Written request | Return only the lines running from the line that holds "Model this object" to the line that holds "const neckColumns = 8;", including both.

Raw data |
───

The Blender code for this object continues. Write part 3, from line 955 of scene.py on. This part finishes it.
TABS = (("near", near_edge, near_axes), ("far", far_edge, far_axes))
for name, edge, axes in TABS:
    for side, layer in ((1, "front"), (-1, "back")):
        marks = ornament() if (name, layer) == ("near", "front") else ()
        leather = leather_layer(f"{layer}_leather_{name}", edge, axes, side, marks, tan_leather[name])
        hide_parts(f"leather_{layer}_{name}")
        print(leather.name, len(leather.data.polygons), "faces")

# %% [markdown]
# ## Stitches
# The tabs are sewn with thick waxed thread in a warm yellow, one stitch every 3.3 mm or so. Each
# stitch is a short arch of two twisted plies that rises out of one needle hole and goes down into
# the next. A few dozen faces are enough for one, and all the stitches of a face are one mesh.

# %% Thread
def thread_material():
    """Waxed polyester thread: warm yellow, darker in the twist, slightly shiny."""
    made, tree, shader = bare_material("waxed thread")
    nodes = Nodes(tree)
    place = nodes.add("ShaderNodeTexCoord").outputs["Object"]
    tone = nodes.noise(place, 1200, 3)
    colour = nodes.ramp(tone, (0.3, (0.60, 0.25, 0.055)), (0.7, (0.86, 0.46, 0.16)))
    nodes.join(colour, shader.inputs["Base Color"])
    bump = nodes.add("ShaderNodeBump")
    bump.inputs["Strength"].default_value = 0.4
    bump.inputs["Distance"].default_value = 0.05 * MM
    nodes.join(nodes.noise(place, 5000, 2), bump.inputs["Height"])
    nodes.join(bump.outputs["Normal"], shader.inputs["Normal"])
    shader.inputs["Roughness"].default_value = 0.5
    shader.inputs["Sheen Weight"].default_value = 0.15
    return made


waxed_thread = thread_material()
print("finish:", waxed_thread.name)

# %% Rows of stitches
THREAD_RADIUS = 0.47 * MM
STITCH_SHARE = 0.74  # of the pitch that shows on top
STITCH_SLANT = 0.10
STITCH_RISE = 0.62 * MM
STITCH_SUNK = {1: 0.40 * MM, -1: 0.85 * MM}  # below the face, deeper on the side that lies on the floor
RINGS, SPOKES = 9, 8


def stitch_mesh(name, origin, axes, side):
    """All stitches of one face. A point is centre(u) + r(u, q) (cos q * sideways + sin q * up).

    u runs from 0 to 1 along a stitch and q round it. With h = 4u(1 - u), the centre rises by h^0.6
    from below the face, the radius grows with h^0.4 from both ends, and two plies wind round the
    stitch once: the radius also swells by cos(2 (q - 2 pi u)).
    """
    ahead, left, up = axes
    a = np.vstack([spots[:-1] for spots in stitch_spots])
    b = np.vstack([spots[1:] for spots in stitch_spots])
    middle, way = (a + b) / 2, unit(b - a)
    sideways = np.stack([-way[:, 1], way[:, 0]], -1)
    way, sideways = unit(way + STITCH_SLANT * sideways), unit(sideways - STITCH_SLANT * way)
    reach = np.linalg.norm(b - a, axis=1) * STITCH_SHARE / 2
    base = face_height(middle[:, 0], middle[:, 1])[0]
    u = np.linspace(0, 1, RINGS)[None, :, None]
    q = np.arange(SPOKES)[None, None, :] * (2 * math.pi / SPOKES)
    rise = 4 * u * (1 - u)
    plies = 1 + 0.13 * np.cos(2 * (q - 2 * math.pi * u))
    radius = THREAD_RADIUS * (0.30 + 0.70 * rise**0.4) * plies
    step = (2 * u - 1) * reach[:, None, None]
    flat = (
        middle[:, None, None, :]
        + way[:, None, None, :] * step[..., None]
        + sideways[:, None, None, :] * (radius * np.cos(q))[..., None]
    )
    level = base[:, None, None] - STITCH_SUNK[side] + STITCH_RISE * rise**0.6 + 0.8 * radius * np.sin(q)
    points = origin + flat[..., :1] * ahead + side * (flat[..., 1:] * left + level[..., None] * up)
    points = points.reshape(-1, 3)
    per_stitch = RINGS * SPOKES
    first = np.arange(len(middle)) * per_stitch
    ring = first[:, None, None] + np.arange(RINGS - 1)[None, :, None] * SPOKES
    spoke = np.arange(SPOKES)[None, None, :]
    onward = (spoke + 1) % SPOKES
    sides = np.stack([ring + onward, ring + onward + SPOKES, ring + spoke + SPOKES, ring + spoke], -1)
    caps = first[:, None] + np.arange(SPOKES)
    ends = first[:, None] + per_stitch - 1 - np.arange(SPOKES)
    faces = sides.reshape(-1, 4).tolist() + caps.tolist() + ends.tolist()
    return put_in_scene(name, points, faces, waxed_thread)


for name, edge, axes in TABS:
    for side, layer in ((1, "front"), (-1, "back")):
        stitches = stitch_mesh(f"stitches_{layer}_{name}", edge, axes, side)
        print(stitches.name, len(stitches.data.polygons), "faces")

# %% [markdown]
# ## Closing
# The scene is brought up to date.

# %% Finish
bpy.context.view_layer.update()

───

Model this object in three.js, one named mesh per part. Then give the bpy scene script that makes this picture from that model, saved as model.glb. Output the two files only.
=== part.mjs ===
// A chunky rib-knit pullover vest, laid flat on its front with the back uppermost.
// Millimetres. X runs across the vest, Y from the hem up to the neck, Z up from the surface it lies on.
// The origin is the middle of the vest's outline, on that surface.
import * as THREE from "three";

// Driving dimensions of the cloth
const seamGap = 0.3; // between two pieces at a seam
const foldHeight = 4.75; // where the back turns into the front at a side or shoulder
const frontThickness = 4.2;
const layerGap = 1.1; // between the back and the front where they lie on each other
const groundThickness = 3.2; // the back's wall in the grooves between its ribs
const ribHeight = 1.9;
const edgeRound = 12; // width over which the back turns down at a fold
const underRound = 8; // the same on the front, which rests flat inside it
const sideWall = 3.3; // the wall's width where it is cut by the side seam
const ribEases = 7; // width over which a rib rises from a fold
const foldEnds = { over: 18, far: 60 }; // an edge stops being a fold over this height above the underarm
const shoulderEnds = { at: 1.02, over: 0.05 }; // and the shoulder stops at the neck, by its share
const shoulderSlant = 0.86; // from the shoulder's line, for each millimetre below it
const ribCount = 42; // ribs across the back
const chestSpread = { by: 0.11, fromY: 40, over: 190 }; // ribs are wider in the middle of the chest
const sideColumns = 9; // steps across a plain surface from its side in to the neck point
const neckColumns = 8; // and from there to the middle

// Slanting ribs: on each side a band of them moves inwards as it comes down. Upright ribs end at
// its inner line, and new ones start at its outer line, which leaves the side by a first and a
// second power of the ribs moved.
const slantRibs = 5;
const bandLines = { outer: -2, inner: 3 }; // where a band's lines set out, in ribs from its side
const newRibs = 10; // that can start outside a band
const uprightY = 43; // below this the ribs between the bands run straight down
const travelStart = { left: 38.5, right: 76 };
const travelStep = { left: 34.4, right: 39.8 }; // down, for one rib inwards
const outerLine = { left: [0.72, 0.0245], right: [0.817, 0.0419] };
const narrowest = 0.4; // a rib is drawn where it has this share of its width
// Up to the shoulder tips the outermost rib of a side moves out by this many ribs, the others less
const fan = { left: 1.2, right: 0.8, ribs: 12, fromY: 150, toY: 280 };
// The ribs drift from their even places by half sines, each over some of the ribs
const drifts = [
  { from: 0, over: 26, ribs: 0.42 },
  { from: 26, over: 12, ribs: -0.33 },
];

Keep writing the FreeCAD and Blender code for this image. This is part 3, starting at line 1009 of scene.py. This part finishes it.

───

Full answer |
Model this object in three.js, one named mesh per part. Then give the bpy scene script that makes this picture from that model, saved as model.glb. Output the two files only.
=== part.mjs ===
// A chunky rib-knit pullover vest, laid flat on its front with the back uppermost.
// Millimetres. X runs across the vest, Y from the hem up to the neck, Z up from the surface it lies on.
// The origin is the middle of the vest's outline, on that surface.
import * as THREE from "three";

// Driving dimensions of the cloth
const seamGap = 0.3; // between two pieces at a seam
const foldHeight = 4.75; // where the back turns into the front at a side or shoulder
const frontThickness = 4.2;
const layerGap = 1.1; // between the back and the front where they lie on each other
const groundThickness = 3.2; // the back's wall in the grooves between its ribs
const ribHeight = 1.9;
const edgeRound = 12; // width over which the back turns down at a fold
const underRound = 8; // the same on the front, which rests flat inside it
const sideWall = 3.3; // the wall's width where it is cut by the side seam
const ribEases = 7; // width over which a rib rises from a fold
const foldEnds = { over: 18, far: 60 }; // an edge stops being a fold over this height above the underarm
const shoulderEnds = { at: 1.02, over: 0.05 }; // and the shoulder stops at the neck, by its share
const shoulderSlant = 0.86; // from the shoulder's line, for each millimetre below it
const ribCount = 42; // ribs across the back
const chestSpread = { by: 0.11, fromY: 40, over: 190 }; // ribs are wider in the middle of the chest
const sideColumns = 9; // steps across a plain surface from its side in to the neck point
const neckColumns = 8; // and from there to the middle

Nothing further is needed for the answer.